**Aim**: Among the lines listed below, count those that include the string "from", and state only the count.

##### Given data #####

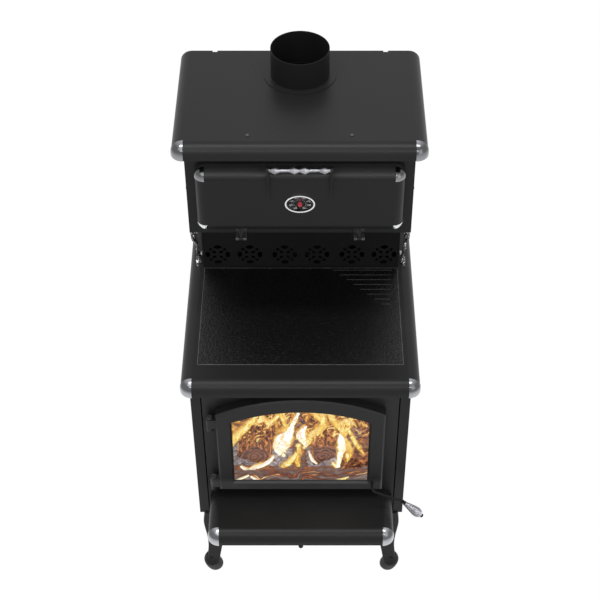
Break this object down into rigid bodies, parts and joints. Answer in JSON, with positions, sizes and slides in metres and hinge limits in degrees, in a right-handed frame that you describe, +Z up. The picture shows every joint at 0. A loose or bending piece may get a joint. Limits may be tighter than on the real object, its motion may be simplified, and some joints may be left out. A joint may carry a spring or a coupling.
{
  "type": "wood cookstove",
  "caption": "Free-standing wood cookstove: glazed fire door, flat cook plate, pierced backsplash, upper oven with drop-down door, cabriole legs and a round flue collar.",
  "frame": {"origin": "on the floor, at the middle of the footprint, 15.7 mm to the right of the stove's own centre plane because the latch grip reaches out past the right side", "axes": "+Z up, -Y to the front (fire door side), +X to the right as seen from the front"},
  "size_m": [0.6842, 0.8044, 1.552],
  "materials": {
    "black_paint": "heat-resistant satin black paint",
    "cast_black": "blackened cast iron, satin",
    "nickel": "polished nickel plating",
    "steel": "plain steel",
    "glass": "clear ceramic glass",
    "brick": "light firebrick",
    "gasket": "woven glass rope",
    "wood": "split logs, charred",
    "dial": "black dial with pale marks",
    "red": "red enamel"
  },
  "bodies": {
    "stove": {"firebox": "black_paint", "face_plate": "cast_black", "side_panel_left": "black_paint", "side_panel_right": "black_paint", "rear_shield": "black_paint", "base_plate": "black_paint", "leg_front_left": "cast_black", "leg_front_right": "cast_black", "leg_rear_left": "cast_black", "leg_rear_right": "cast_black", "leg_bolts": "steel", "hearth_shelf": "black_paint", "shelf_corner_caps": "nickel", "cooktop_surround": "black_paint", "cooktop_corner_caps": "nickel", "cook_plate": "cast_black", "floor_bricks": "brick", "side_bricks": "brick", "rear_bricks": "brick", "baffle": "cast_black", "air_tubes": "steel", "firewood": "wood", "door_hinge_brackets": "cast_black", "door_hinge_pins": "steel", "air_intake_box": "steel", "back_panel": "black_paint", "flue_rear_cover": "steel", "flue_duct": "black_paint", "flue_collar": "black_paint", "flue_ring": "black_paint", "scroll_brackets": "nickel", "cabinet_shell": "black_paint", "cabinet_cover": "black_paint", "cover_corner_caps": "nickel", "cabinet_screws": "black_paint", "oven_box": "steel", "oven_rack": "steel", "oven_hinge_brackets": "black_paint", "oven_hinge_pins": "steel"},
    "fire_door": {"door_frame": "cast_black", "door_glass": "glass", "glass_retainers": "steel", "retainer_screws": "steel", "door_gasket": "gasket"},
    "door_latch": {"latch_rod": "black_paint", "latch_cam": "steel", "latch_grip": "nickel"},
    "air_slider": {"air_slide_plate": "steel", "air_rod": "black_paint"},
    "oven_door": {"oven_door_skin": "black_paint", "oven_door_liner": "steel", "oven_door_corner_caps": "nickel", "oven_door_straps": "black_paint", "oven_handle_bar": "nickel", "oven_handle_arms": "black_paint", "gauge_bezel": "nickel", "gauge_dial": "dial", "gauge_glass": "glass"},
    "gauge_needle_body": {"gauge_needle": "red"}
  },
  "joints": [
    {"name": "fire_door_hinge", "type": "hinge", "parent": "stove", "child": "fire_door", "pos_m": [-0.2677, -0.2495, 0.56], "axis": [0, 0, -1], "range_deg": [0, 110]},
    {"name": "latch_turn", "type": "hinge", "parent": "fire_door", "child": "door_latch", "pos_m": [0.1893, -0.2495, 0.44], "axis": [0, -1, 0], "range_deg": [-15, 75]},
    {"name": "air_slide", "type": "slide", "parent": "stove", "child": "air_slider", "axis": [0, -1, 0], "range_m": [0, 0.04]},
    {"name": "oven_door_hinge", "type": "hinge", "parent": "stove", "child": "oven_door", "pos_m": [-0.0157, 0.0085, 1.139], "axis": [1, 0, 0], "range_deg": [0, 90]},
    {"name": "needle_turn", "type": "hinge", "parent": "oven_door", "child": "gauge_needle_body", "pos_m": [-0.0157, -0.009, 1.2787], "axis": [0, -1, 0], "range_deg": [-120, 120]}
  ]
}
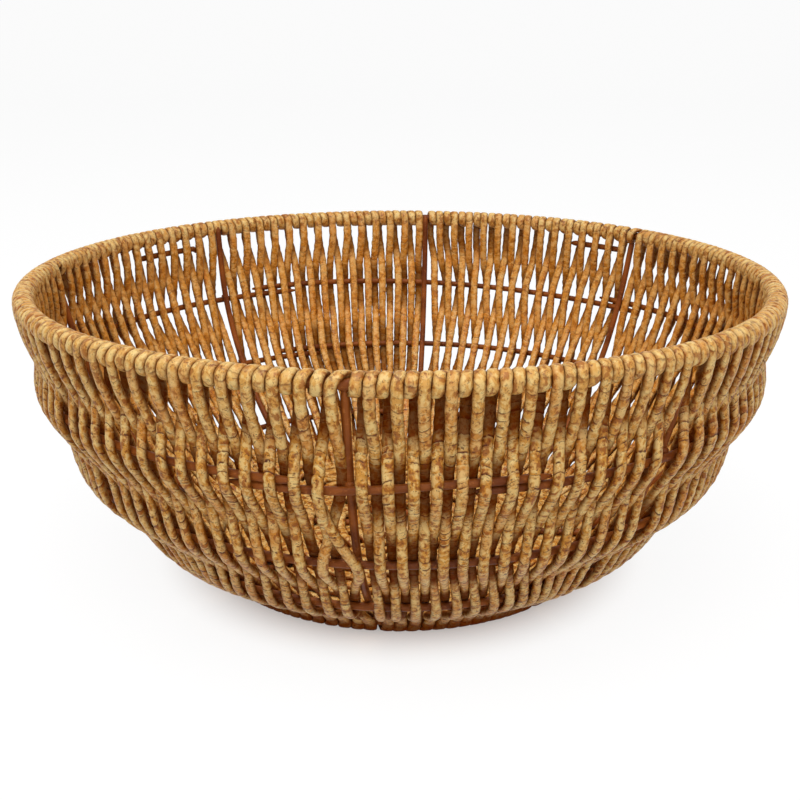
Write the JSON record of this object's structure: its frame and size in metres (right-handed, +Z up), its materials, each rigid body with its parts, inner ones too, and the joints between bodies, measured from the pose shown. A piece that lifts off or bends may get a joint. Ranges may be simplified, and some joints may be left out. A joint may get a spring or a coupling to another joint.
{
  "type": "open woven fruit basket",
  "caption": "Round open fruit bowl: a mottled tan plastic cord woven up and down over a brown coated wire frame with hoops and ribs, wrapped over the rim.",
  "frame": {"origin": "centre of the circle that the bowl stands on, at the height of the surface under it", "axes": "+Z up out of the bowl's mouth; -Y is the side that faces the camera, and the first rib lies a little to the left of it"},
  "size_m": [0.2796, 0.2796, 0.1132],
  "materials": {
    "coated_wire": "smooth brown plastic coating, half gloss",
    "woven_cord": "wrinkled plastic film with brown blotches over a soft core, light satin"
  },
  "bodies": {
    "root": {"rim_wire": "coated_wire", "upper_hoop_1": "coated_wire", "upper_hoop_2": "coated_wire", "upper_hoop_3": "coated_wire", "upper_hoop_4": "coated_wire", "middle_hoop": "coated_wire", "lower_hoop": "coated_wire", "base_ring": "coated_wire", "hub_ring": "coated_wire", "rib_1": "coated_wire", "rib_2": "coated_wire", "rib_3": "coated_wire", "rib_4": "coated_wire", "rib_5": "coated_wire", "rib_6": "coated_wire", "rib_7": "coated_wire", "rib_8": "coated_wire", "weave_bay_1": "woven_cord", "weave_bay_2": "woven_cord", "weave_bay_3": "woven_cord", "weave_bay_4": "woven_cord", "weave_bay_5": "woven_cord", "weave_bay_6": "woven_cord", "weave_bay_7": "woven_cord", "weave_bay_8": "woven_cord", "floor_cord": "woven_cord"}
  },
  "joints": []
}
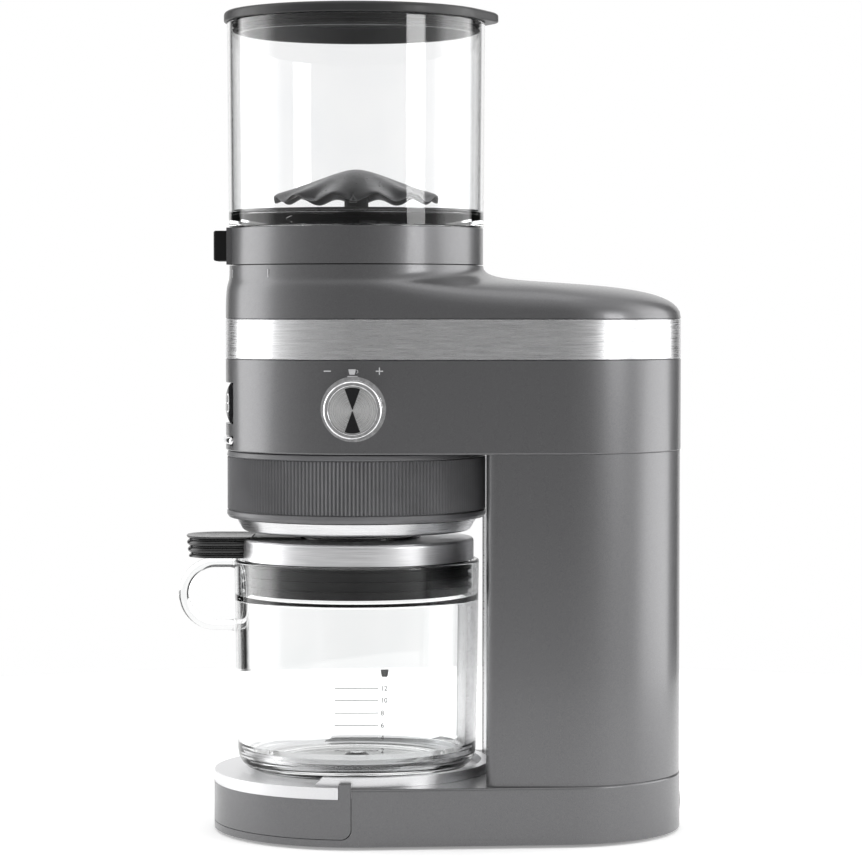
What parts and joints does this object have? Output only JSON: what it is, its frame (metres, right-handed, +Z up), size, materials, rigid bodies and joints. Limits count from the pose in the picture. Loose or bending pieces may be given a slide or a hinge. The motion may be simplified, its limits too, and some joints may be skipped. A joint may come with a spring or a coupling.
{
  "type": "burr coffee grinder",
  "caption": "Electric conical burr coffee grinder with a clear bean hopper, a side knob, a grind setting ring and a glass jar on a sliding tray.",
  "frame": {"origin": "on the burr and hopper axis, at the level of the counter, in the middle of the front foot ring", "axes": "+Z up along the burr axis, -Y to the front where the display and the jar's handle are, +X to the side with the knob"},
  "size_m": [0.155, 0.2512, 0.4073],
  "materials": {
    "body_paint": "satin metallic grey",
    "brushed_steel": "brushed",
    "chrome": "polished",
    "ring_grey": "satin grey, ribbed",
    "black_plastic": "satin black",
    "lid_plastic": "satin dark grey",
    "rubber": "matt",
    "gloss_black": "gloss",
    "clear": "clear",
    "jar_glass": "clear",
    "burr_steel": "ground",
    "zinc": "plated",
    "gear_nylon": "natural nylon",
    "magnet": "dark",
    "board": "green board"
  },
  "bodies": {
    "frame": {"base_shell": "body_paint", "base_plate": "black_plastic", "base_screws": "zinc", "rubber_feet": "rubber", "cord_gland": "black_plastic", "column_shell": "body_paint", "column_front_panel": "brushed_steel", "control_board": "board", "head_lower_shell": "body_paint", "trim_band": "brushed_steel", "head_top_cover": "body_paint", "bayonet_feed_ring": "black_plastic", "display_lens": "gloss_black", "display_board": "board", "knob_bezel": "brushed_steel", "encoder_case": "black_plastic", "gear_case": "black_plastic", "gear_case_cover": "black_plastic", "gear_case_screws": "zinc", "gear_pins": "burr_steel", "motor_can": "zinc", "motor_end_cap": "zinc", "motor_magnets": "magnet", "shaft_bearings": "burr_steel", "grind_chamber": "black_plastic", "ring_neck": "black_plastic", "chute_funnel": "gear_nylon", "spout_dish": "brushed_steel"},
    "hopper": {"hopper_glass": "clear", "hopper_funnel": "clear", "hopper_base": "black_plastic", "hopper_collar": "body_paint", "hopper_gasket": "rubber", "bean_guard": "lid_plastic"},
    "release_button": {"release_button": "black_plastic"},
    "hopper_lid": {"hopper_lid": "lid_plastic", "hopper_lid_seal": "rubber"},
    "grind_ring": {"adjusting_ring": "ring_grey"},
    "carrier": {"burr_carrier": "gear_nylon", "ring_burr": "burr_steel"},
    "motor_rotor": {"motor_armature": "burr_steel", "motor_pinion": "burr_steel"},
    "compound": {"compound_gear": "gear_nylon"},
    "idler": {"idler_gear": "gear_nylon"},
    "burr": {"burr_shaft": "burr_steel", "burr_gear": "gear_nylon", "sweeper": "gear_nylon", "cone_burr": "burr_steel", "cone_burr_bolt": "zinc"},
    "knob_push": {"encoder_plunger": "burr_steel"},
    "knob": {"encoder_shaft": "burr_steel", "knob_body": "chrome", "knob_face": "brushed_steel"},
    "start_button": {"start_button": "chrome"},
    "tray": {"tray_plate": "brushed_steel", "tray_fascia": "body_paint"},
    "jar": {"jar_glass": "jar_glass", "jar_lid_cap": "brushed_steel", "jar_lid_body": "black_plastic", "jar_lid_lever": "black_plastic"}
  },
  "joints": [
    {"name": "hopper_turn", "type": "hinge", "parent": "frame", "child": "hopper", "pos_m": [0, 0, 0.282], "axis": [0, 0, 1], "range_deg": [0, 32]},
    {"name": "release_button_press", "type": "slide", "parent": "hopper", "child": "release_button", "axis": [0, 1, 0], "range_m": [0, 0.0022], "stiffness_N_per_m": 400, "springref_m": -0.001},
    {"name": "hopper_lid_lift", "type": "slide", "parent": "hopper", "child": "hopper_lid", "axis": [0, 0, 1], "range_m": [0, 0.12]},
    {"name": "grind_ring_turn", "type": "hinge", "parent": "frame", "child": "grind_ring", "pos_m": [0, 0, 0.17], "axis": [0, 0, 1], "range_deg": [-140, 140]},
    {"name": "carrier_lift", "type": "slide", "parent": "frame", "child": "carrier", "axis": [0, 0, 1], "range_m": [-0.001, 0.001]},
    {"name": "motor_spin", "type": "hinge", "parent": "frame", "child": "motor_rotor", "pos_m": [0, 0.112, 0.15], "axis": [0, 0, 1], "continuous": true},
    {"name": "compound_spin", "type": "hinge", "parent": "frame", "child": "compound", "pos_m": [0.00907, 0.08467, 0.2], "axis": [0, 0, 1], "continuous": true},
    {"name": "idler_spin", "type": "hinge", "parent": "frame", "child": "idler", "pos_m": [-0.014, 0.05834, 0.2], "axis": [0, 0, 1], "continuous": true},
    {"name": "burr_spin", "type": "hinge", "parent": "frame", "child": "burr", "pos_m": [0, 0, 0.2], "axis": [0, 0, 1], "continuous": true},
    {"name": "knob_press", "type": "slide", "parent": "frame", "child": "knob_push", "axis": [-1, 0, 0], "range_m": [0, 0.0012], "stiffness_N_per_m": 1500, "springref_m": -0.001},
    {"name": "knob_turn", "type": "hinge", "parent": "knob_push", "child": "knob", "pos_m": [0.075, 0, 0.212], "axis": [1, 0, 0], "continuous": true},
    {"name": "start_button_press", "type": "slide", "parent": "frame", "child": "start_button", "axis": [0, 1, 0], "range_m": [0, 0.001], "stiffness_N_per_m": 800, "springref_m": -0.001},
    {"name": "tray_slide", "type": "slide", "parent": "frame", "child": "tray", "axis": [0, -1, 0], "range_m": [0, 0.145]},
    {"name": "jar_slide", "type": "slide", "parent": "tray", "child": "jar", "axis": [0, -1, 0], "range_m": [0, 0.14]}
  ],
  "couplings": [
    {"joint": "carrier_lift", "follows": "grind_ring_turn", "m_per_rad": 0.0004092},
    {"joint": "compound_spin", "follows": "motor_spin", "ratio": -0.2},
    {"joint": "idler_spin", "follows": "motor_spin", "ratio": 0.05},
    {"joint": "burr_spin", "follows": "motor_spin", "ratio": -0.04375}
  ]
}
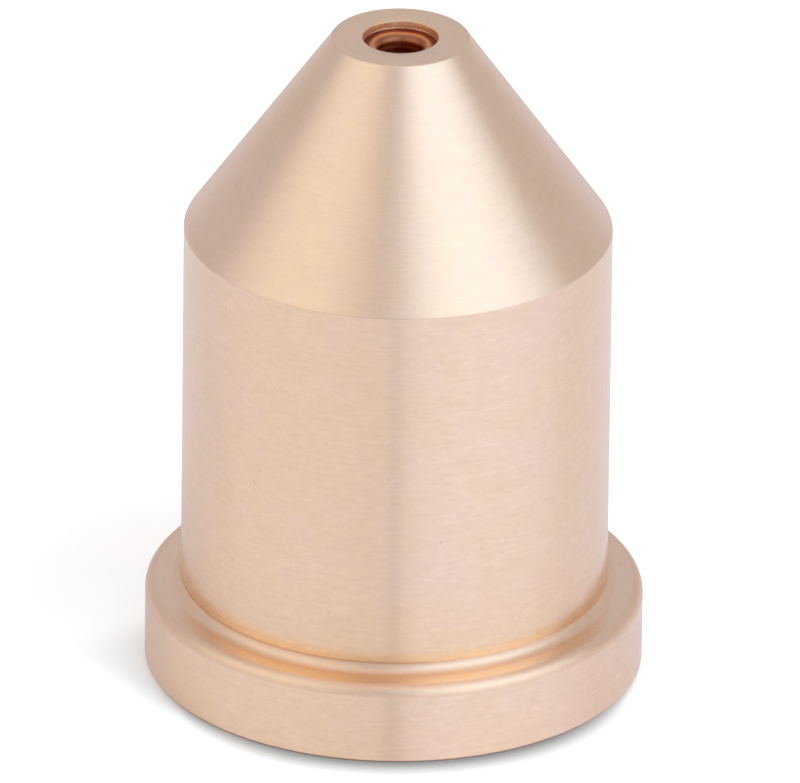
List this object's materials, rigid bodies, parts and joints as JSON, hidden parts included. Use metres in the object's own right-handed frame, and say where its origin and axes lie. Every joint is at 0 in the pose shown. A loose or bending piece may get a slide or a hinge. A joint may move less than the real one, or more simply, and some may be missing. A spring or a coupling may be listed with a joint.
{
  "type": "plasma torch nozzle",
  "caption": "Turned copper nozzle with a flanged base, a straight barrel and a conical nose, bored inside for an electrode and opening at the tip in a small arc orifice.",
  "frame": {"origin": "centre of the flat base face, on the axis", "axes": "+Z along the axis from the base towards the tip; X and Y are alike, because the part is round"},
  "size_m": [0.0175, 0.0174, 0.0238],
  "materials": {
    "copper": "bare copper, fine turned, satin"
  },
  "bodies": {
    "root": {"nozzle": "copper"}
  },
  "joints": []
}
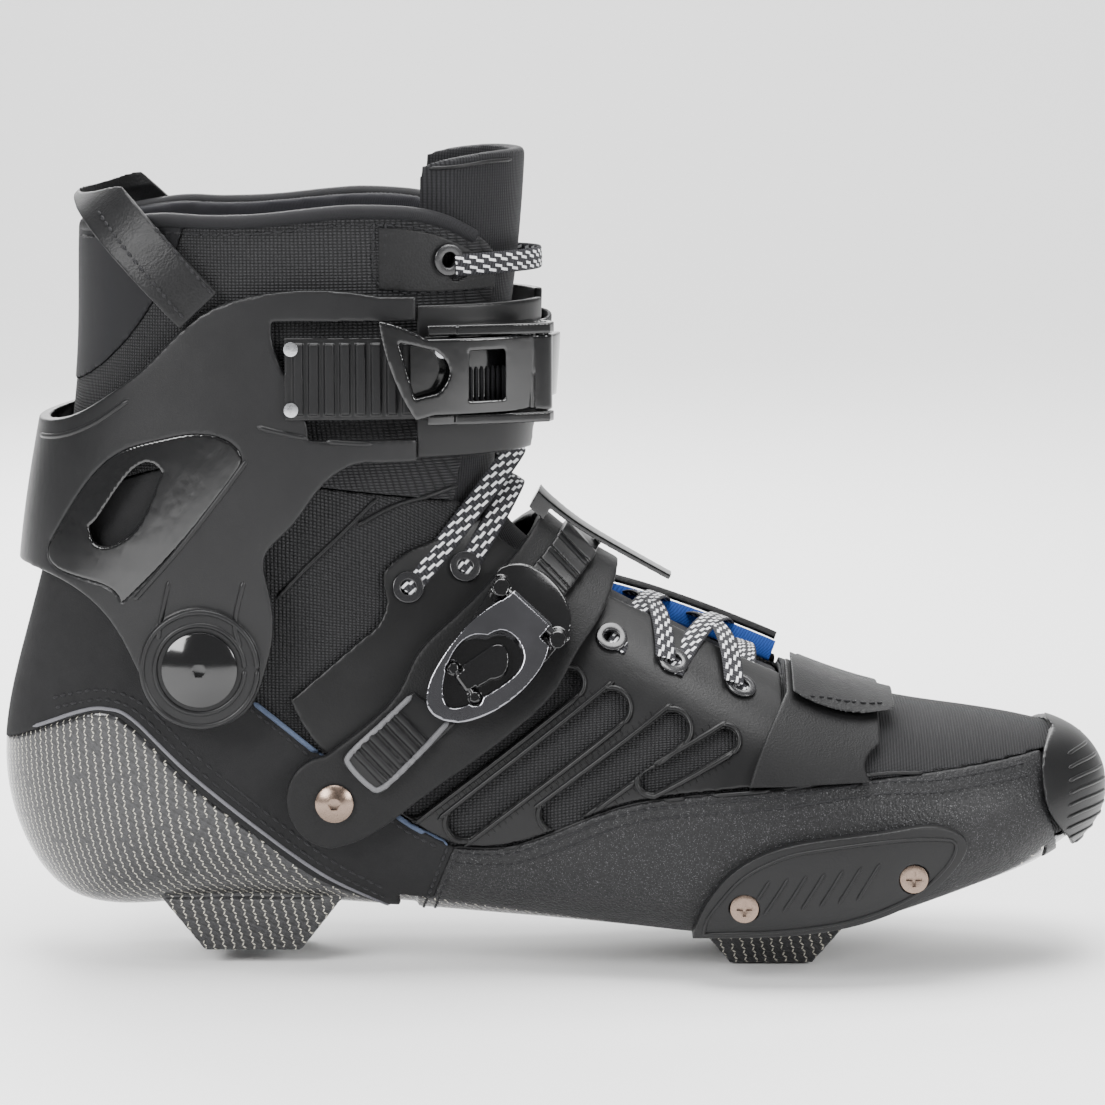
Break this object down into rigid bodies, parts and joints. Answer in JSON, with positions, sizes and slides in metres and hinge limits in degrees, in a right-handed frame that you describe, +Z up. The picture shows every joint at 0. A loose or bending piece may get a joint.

#####

**Finished task**: 4